Marcian (Ted) Hoff: Teenage Prodigy, Still Going Strong

Oct. 21, 2002
Hoff (2002)

"Ted" Hoff's career as an engineer began long before he invented the microprocessor at Intel. At age 15, he won a trip to Washington, D.C., and a $400 scholarship from the Westinghouse Science Talent Search. As a sophomore at Rensselear Polytechnic Institute in Troy, N.Y., he won points (and patents) for designing two circuits for the General Railway Signal Co., where he worked summers and college holidays as a lab tech. One circuit detected trains through the audio frequencies transmitted along the railway track. Another absorbed energy to protect against lightning.

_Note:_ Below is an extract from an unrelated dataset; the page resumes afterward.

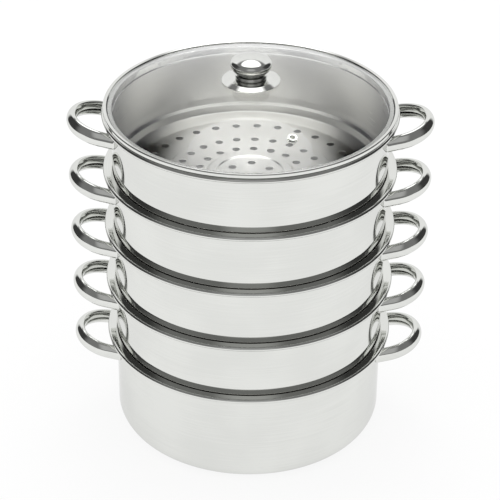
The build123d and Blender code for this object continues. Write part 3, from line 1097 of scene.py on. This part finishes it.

Hoff was employee number 12 at Intel, where he worked for 14 years. When a headhunter contacted him in early 1983, he was ready for a change and joined Atari as vice president of technology. "Atari was doing some interesting things at the time, like looking at the role computers could play in the home and special graphics kinds of things," he says. But Atari's bread-and-butter product, video games, began to slip rapidly about a year after he joined. Warner, which owned Atari, sold it in mid-'84. Hoff was offered a position with the new owner, Commodore, a consumer electronics company that was trying to expand its product line. But he wasn't sure where he would fit in, so he went off on his own.

However, it wasn't long before Gary Summers, who knew Hoff from Atari, offered to work with him. Summers had founded a company called Teklicon, a consulting firm that specializes in supplying technical experts to attorneys dealing in intellectual-property litigation. Hoff started as a consultant but is now a vice president and the chief technologist. "Attorneys are looking for people with experience in the semiconductor business," he explains. "People in the industry usually don't have the time to spend working with attorneys. This kind of work appealed to me." Summers has since sold Teklicon to Forensic Technology Inc.

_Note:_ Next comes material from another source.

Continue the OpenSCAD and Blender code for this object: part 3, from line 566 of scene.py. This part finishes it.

Today, when not busy with FTI/Teklicon, Hoff works on his new house, where he has an electronics lab and a small machine shop, complete with a milling machine and a small metal lathe for turning out prototypes of things. "It's mostly a hobby," he says. "I do what interests me." For example, "We have noticed some noise from a nearby freeway. So, I'm working on some ideas I have about noise cancellation."

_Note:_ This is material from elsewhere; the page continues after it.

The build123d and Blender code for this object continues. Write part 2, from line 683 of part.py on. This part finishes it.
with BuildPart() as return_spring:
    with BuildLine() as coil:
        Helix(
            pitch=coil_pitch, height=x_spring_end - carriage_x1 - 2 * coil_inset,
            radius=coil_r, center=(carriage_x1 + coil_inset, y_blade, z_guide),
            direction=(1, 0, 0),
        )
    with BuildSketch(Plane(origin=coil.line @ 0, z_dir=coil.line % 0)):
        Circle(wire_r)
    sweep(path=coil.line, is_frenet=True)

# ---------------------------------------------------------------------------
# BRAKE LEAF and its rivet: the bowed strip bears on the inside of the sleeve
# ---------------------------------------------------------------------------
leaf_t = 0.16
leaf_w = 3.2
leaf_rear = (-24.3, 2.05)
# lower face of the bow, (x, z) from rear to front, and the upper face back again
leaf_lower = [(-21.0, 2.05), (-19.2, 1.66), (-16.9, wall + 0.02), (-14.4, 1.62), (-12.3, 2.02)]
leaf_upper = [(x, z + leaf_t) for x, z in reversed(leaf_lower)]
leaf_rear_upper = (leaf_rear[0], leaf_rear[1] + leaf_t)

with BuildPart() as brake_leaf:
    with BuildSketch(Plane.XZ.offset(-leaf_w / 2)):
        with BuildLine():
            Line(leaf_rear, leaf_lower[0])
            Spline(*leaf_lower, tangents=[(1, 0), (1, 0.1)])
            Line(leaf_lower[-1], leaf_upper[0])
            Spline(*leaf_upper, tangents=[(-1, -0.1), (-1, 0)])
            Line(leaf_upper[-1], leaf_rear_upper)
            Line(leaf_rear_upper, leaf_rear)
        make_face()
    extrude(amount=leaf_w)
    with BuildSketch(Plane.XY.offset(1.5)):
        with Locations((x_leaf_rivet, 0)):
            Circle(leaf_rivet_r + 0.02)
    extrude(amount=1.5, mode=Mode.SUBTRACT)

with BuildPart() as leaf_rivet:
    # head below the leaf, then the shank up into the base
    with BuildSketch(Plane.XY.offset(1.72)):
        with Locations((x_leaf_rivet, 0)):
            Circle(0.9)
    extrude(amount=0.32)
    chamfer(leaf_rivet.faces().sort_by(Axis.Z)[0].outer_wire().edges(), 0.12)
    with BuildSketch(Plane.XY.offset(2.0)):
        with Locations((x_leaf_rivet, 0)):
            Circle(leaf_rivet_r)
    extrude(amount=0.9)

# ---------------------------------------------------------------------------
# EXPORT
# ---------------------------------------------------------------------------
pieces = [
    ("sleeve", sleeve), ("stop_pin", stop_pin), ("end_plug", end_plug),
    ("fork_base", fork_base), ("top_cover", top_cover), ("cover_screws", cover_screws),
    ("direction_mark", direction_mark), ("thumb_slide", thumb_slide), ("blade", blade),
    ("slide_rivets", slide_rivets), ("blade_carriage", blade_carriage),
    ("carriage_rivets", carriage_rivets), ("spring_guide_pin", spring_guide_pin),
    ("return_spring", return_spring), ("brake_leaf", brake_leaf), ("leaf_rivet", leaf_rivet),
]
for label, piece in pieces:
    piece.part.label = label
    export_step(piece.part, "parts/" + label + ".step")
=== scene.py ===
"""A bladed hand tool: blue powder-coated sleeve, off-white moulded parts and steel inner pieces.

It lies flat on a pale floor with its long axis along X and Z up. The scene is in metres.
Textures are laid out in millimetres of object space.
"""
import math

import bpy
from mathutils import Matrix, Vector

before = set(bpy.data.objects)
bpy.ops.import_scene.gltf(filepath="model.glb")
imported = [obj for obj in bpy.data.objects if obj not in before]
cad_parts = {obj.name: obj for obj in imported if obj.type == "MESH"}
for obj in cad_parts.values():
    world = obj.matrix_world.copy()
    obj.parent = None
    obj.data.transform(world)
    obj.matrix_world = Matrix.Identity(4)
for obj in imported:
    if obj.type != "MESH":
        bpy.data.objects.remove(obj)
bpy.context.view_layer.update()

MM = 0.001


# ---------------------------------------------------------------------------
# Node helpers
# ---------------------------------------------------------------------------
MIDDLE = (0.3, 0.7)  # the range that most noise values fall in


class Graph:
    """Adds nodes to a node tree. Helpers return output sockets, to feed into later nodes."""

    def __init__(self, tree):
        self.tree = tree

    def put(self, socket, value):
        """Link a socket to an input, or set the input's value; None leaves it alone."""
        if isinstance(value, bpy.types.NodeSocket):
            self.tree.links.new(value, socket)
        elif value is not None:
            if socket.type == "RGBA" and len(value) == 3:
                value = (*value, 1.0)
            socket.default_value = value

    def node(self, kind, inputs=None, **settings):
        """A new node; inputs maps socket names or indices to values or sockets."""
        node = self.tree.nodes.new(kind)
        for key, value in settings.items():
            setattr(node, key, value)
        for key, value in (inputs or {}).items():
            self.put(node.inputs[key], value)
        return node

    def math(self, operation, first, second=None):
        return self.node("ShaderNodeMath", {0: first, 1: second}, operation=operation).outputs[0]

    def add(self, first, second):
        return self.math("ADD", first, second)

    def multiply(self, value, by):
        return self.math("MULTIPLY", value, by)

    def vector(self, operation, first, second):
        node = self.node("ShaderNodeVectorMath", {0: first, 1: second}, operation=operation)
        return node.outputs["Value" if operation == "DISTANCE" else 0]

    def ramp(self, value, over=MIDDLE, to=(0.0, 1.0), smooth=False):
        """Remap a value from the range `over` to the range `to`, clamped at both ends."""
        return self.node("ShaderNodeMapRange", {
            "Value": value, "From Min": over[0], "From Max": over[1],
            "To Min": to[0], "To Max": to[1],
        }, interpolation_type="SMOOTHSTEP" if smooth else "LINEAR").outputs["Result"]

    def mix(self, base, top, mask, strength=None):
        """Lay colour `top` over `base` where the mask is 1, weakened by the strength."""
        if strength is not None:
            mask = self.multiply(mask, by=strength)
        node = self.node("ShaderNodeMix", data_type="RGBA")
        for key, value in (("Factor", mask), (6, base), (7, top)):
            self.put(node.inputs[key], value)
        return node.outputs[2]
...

The microprocessor? "My role," notes Hoff, "was primarily to define the architecture. Federico Faggin (who Hoff hired fresh out of graduate school in Italy with a doctorate in solid-state physics) actually put it in silicon." Of course, Hoff's original proposal for a universal CPU chip and how it could be used has held up pretty well over the years. New product markets directly created by the microprocessor have been estimated at more than $500 billion a year.